Several people contribute to this project which was started by K. Mani Chandy (see partial vita). Many of the ideas explored in this project can be traced back to my stellar collaborators and to earlier work.
Julian Bunn’s work on the software for the Community Seismic Network is the foundation for this effort. Julian Bunn continues to work on the project. Some of his many contributions include software for several streaming applications including radiation detection, monitoring buildings, and medical applications.
Rahul Bachal did his Bachelors thesis at Caltech on this project. Rahul was instrumental in getting the project started. Ker Lee Yap, an undergraduate at Caltech, developed a visual plug-and-play package for Assemble Software; the code for it will be put into GitHub. Juliette Xiong, while an undergraduate at Caltech, helped in code refactoring and in applications using Twitter streams. Tommy Hannan, a first-year at MIT developed Twitter applications with sentiment analysis. Wonwoo Cho, a Caltech Summer Undergraduate Research Fellowship (SURF) student from Korea worked on sensor applications using predecessors of the Assemble Software package. Kalyn Chang did a SURF on the code structure and applications. Karthik Sarma, now at UCLA medical school, did early work on streaming medical applications.
Several SURF students from IIT Gandhinagar contributed a great deal to streaming applications.
The early work on this project was done by Anish Agarwal (now at MIT) and Michael Lauria (now at U. Colorado, Boulder) while they were students at Caltech.
Michael Olson’s PhD research on software for streaming applications was the genesis for this effort. Annie Liu’s PhD research on streaming applications, particularly on the detection of harmful radiation played a key role in understanding the structure of such applications. Concetta Pilotto’s work on streaming applications and formal methods informs the organization of the software and its theory.
People who worked on the project include:Stephanie Ding, Judy Mou, Sandra Fang, Albert Tan, Karthik Sarma, Theresa Juarez, Shivam Tripathi, Si Ping Han, Nitesh Udhani, EunJee Lee, Alex Fandrianto, Victor Chu, Aleksandr Palatnik, Eddie Huang, Alina Hwang, Deepti Chopra, Nishant Rao, Pritesh Sankhe, Prathamesh Juvatkar, Prashant Borde, Jainil Parekh, Alexander Strauss, Stefan Gehring, Hafsteinn Einarsson, Jeremy Davis, Sean Choi, Jeff Lin, Victor Chu, and Victor Li.
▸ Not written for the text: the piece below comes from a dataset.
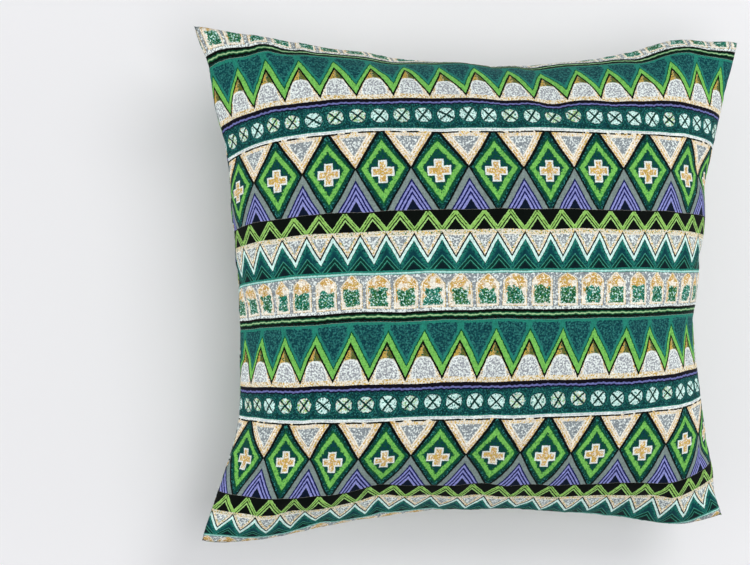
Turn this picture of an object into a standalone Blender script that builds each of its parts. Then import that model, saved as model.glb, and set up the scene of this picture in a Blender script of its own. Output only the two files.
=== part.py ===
"""A filled cushion in its sewn cover, lying on its back.

Everything is in metres with +Z up. The printed front faces up, +Y is the top of the
print, and the origin is the middle of the flat patch that the cushion rests on.
"""

from dataclasses import dataclass
from math import cos, exp, pi, sin, sqrt

import bmesh
import bpy

# The cover, before it is filled
CUT_WIDE = 0.450            # width of each panel, from seam to seam
CUT_TALL = 0.415            # height of each panel, from seam to seam

# The filled form
FRONT_CROWN = 0.088         # the front's highest point above the seam
BACK_CROWN = 0.089          # the back's lowest point below the seam, before it rests
SEAM_HEIGHT = 0.075         # the seam above the surface, with the back pressed flat
PRESS_START = 0.067         # depth at which the back starts to flatten
ROUND_SIDES = 0.71          # 1 turns the cloth evenly round the crown, less is blunter
SEAM_DRAWN = 0.057          # how much more the seam is gathered mid-side than at its ends
TIP_ROUND = 0.002           # how far a corner's tip is turned in
BULGE_FADE = 4              # the higher, the sooner a side's bulges fade towards the crown
DIVISIONS = 44              # cells along each side of a panel

# Small waves where the filling draws the seam short
GATHERS = 9                 # half waves along a side
GATHER_DEPTH = 0.0014
GATHER_REACH = 0.16         # share of the panel over which they fade
SEAM_WAVE = 0.0022          # how far the seam itself wanders up and down

# The cotton
TONE = (0.050, 0.245, 0.200, 1.0)
ROUGHNESS = 0.85


@dataclass(frozen=True)
class Corner:
    """Where one filled corner's tip comes.

    across and up are shares of half the cut panel, and lift is how far the tip stands
    off the seam's height.
    """

    across: float
    up: float
    lift: float


@dataclass(frozen=True)
class Bulge:
    """A small swell of a side, or a dip where its size is below 0.

    place and reach are shares along the side from -1 to 1, and size is how far it comes out.
    """

    place: float
    reach: float
    size: float


@dataclass(frozen=True)
class Side:
    """One seamed side: how far it is drawn in, how square its run is, and its bulges."""

    draw: float
    bend: float
    bulges: tuple[Bulge, ...]


@dataclass(frozen=True)
class Fold:
    """A soft trough, placed and sized in shares of the panel from -1 to 1."""

    across: float
    up: float
    run_across: float
    run_up: float
    width: float
    depth: float


CORNERS = {
    "lower_left": Corner(-1.000, -0.937, -0.004),
    "lower_right": Corner(0.874, -0.913, -0.010),
    "upper_left": Corner(-0.992, 0.984, 0.028),
    "upper_right": Corner(0.978, 0.937, 0.006),
}

SIDES = {
    "left": Side(0.0324, 1.68, (
        Bulge(-0.59, 0.22, -0.0060),
        Bulge(-0.15, 0.23, -0.0047),
        Bulge(0.29, 0.20, 0.0015),
        Bulge(0.68, 0.08, 0.0032),
        Bulge(0.85, 0.05, -0.0020),
    )),
    "right": Side(0.0313, 1.32, (
        Bulge(-0.89, 0.07, -0.0038),
        Bulge(-0.63, 0.11, -0.0008),
        Bulge(-0.22, 0.14, -0.0053),
        Bulge(0.24, 0.16, 0.0039),
        Bulge(0.62, 0.13, 0.0031),
    )),
    "lower": Side(0.0183, 1.04, (
        Bulge(-0.78, 0.16, 0.0065),
        Bulge(-0.51, 0.19, 0.0019),
        Bulge(0.45, 0.27, 0.0058),
        Bulge(0.79, 0.16, 0.0090),
        Bulge(0.95, 0.06, -0.0010),
    )),
    "upper": Side(0.0235, 1.03, (
        Bulge(-0.85, 0.08, -0.0011),
        Bulge(-0.45, 0.23, 0.0028),
        Bulge(-0.04, 0.07, 0.0014),
        Bulge(0.25, 0.27, -0.0033),
        Bulge(0.76, 0.13, 0.0068),
    )),
}

# Folds of each panel: each runs from its place by its run, and fades at both ends
FRONT_FOLDS = (
    Fold(-0.93, 0.93, 0.34, -0.30, 0.075, 0.0045),
    Fold(0.93, 0.92, -0.30, -0.28, 0.070, 0.0040),
    Fold(-0.96, -0.72, 0.30, 0.10, 0.060, 0.0045),
    Fold(-0.70, -0.97, 0.10, 0.26, 0.060, 0.0030),
    Fold(0.94, -0.92, -0.30, 0.26, 0.070, 0.0040),
    Fold(0.97, 0.46, -0.22, -0.05, 0.050, 0.0025),
    Fold(0.20, 0.97, 0.03, -0.20, 0.055, 0.0025),
)

BACK_FOLDS = (
    Fold(-0.93, 0.92, 0.30, -0.30, 0.075, 0.0040),
    Fold(0.92, 0.93, -0.32, -0.30, 0.070, 0.0045),
    Fold(-0.93, -0.92, 0.30, 0.30, 0.075, 0.0040),
    Fold(0.93, -0.93, -0.28, 0.32, 0.070, 0.0040),
    Fold(-0.97, 0.10, 0.22, 0.04, 0.055, 0.0030),
    Fold(0.97, -0.16, -0.22, 0.04, 0.055, 0.0030),
)


def mix(start, end, share):
    """Value between start and end."""
    return start + (end - start) * share


def crown_angle(share):
    """Angle round the crown, in radians, for a share of the panel from its middle."""
    return pi / 2 * (ROUND_SIDES * share + (1 - ROUND_SIDES) * share ** 3)


def seam_share(share):
    """Place along a seam, which is gathered most at the middle of its side."""
    return share * (1 - SEAM_DRAWN) + SEAM_DRAWN * share ** 3


def drawn_in(side, share):
    """How far a side is drawn in at a share of its length."""
    return SIDES[side].draw * cos(pi / 2 * abs(share) ** SIDES[side].bend)


def swell(side, share, nearness):
    """How far a side's bulges bring the cloth out.

    nearness runs from 0 at the panel's middle to 1 at this side, and is below 0 past it.
    """
    total = sum(
        bulge.size * exp(-((share - bulge.place) / bulge.reach) ** 2)
        for bulge in SIDES[side].bulges
    )
    return total * max(nearness, 0.0) ** BULGE_FADE


def seam_x(start, end, up):
    """X of the straight line between two corners."""
    return CUT_WIDE / 2 * mix(CORNERS[start].across, CORNERS[end].across, (up + 1) / 2)


def seam_y(start, end, across):
    """Y of the straight line between two corners."""
    return CUT_TALL / 2 * mix(CORNERS[start].up, CORNERS[end].up, (across + 1) / 2)


def corner_lift(across, up):
    """How far the corners lift the cloth at a place on the panel."""
    low = mix(CORNERS["lower_left"].lift, CORNERS["lower_right"].lift, (across + 1) / 2)
    high = mix(CORNERS["upper_left"].lift, CORNERS["upper_right"].lift, (across + 1) / 2)
    return mix(low, high, (up + 1) / 2) * across * across * up * up


def near_seams(across, up):
    """Nearness to the sides and to the ends, each fading out towards the corners."""
    beside = exp(-(1 - abs(across)) / GATHER_REACH) * cos(pi / 2 * up) ** 2
    along = exp(-(1 - abs(up)) / GATHER_REACH) * cos(pi / 2 * across) ** 2
    return beside, along


def gather_depth(across, up):
    """Small waves that run in from the seam and fade towards the crown."""
    beside, along = near_seams(across, up)
    up_waves = sin(GATHERS * pi * up + 1.7 * sin(3.1 * up + across))
    across_waves = sin(GATHERS * pi * across + 1.9 * sin(2.7 * across - up))
    return GATHER_DEPTH * (beside * up_waves + along * across_waves)


def seam_wander(across, up):
    """Slow rise and fall of the seam along its sides."""
    beside, along = near_seams(across, up)
    return SEAM_WAVE * (beside * sin(4.3 * up + 2 * across) + along * sin(3.7 * across - up))


def fold_depth(folds, across, up):
    """Sum of the folds' depths at a place on the panel."""
    total = 0.0
    for fold in folds:
        length = sqrt(fold.run_across ** 2 + fold.run_up ** 2)
        from_across = across - fold.across
        from_up = up - fold.up
        along = (from_across * fold.run_across + from_up * fold.run_up) / length
        beside = (from_across * fold.run_up - from_up * fold.run_across) / length
        ends = exp(-((along - length / 2) / (length * 0.55)) ** 4)
        total += fold.depth * ends * exp(-(beside / fold.width) ** 2)
    return total


def pressed(depth):
    """Depth below the seam once the surface has pressed the back flat."""
    room = 2 * (SEAM_HEIGHT - PRESS_START)
    past = depth - PRESS_START
    if past <= 0:
        return depth
    if past >= room:
        return SEAM_HEIGHT
    return PRESS_START + past - past * past / (2 * room)


def cushion_point(across, up, front):
    """Place of a point of the cover.

    across and up are shares of the panel from -1 to 1, and front tells the two panels
    apart. Both meet along the seam, where either share is -1 or 1.
    """
    turn_across = max(cos(crown_angle(across)), 0.0)
    turn_up = max(cos(crown_angle(up)), 0.0)
    wide = mix(seam_share(across), sin(crown_angle(across)), turn_up)
    tall = mix(seam_share(up), sin(crown_angle(up)), turn_across)
    left = seam_x("lower_left", "upper_left", up) + drawn_in("left", up)
    right = seam_x("lower_right", "upper_right", up) - drawn_in("right", up)
    lower = seam_y("lower_left", "lower_right", across) + drawn_in("lower", across)
    upper = seam_y("upper_left", "upper_right", across) - drawn_in("upper", across)
    tip = TIP_ROUND * abs(across * up) ** 24
    x = mix(left, right, (wide + 1) / 2) - tip * across
    y = mix(lower, upper, (tall + 1) / 2) - tip * up
    x += swell("right", up, wide) - swell("left", up, -wide)
    y += swell("upper", across, tall) - swell("lower", across, -tall)

    spread = turn_across ** 2 + turn_up ** 2 - (turn_across * turn_up) ** 2
    rise = turn_across * turn_up / sqrt(max(spread, 1e-9))
    fade = min(rise * 4, 1.0)
    lift = corner_lift(across, up) + seam_wander(across, up)
    if front:
        dent = fold_depth(FRONT_FOLDS, across, up) + gather_depth(across, up)
        return (x, y, SEAM_HEIGHT + lift + FRONT_CROWN * rise - dent * fade)
    dent = fold_depth(BACK_FOLDS, across, up) - gather_depth(across, up)
    return (x, y, SEAM_HEIGHT - pressed(BACK_CROWN * rise - dent * fade - lift))


def panel_points(shape, front, seam):
    """Points of one panel's grid, which takes its rim from a seam that is there."""
    points = {}
    for row in range(DIVISIONS + 1):
        for column in range(DIVISIONS + 1):
            on_seam = row in (0, DIVISIONS) or column in (0, DIVISIONS)
            if on_seam and seam:
                points[row, column] = seam[row, column]
                continue
            across = 2 * column / DIVISIONS - 1
            up = 2 * row / DIVISIONS - 1
            points[row, column] = shape.verts.new(cushion_point(across, up, front))
    return points


def cell_triangles(row, column):
    """Two triangles of a cell, split along the line that runs out to the nearest corner."""
    low_left, low_right = (row, column), (row, column + 1)
    high_right, high_left = (row + 1, column + 1), (row + 1, column)
    upper_half = 2 * row + 1 > DIVISIONS
    right_half = 2 * column + 1 > DIVISIONS
    if upper_half == right_half:
        return (low_left, low_right, high_right), (low_left, high_right, high_left)
    return (low_left, low_right, high_left), (low_right, high_right, high_left)


def cushion_mesh():
    """Closed mesh of the two panels, sharing their points along the seam."""
    shape = bmesh.new()
    front_points = panel_points(shape, True, None)
    back_points = panel_points(shape, False, front_points)
    for points, front in ((front_points, True), (back_points, False)):
        for row in range(DIVISIONS):
            for column in range(DIVISIONS):
                for triangle in cell_triangles(row, column):
                    corners = [points[place] for place in triangle]
                    shape.faces.new(corners if front else corners[::-1])
    # The middle of the box comes over the origin
    xs = [point.co.x for point in shape.verts]
    ys = [point.co.y for point in shape.verts]
    middle = ((min(xs) + max(xs)) / 2, (min(ys) + max(ys)) / 2, 0.0)
    bmesh.ops.translate(shape, vec=[-value for value in middle], verts=shape.verts)
    mesh = bpy.data.meshes.new("cushion_cover")
    shape.to_mesh(mesh)
    shape.free()
    mesh.shade_smooth()
    return mesh


def cotton():
    """Printed cotton in its middle tone."""
    material = bpy.data.materials.new("printed_cotton")
    material.use_nodes = True
    shader = material.node_tree.nodes["Principled BSDF"]
    shader.inputs["Base Color"].default_value = TONE
    shader.inputs["Roughness"].default_value = ROUGHNESS
    shader.inputs["Metallic"].default_value = 0.0
    return material


def main():
    """Clear the file and build the cushion."""
    for old in list(bpy.data.objects):
        bpy.data.objects.remove(old, do_unlink=True)
    cushion = bpy.data.objects.new("cushion_cover", cushion_mesh())
    cushion.data.materials.append(cotton())
    bpy.context.scene.collection.objects.link(cushion)


main()
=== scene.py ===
"""A filled cushion in its printed cotton cover, lying on its back.

The cover is sewn from two panels with one plain seam all round. Shapes are in metres in the
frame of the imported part, with +Z up. The print is drawn in millimetres on the flat cloth.
"""

from __future__ import annotations

import logging
from dataclasses import dataclass
from enum import Enum
from math import pi, radians

import bpy
import numpy as np
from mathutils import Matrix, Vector, noise


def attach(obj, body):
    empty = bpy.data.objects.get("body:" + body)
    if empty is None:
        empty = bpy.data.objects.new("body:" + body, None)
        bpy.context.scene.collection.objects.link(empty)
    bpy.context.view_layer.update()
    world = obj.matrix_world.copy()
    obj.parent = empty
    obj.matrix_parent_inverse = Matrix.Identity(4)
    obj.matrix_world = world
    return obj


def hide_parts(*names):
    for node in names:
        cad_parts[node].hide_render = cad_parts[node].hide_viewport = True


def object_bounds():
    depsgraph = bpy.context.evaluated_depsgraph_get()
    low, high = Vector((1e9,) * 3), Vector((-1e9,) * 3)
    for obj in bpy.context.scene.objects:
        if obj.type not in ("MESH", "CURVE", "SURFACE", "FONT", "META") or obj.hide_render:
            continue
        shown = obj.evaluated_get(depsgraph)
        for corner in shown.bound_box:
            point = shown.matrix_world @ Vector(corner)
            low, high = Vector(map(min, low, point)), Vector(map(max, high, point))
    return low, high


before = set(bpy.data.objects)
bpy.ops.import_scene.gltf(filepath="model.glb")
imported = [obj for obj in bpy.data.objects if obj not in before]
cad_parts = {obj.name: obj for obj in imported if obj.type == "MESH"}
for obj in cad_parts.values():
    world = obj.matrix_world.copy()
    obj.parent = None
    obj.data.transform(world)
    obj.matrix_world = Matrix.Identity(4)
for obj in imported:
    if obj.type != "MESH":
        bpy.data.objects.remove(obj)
CAD_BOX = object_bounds()

CLOTH_PLAN = "cloth_plan"   # the map that lays the mesh out on the flat cloth
SEAM_GAP = "seam_gap"       # each point's distance from the seam, in mm
Grids = tuple[np.ndarray, np.ndarray]       # the front panel's grid and the back panel's

LOG = logging.getLogger("cushion")
MM = 0.001
SOFT_EDGE = 0.28            # mm over which one printed colour gives way to the next
FLECK_EDGE = 0.05           # the same for a fleck, in shares of the noise's range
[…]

This page is under construction. There are lots of Caltech undergraduates and SURFs who contributed a great deal to work on streaming, and there names will be added.
This project applies results from prior projects on which we worked. We will point out their influence on specific parts of the project later. The broad areas that are woven together in this project are:
Reasoning about the correctness of concurrent programs
Notations for concurrent programs that focus on program composition
Detecting patterns in streams of data
Applications of concurrent computation to social welfare in areas such as monitoring crises such earthquakes, detecting radiation, and managing critical infrastructure such as power systems and buildings.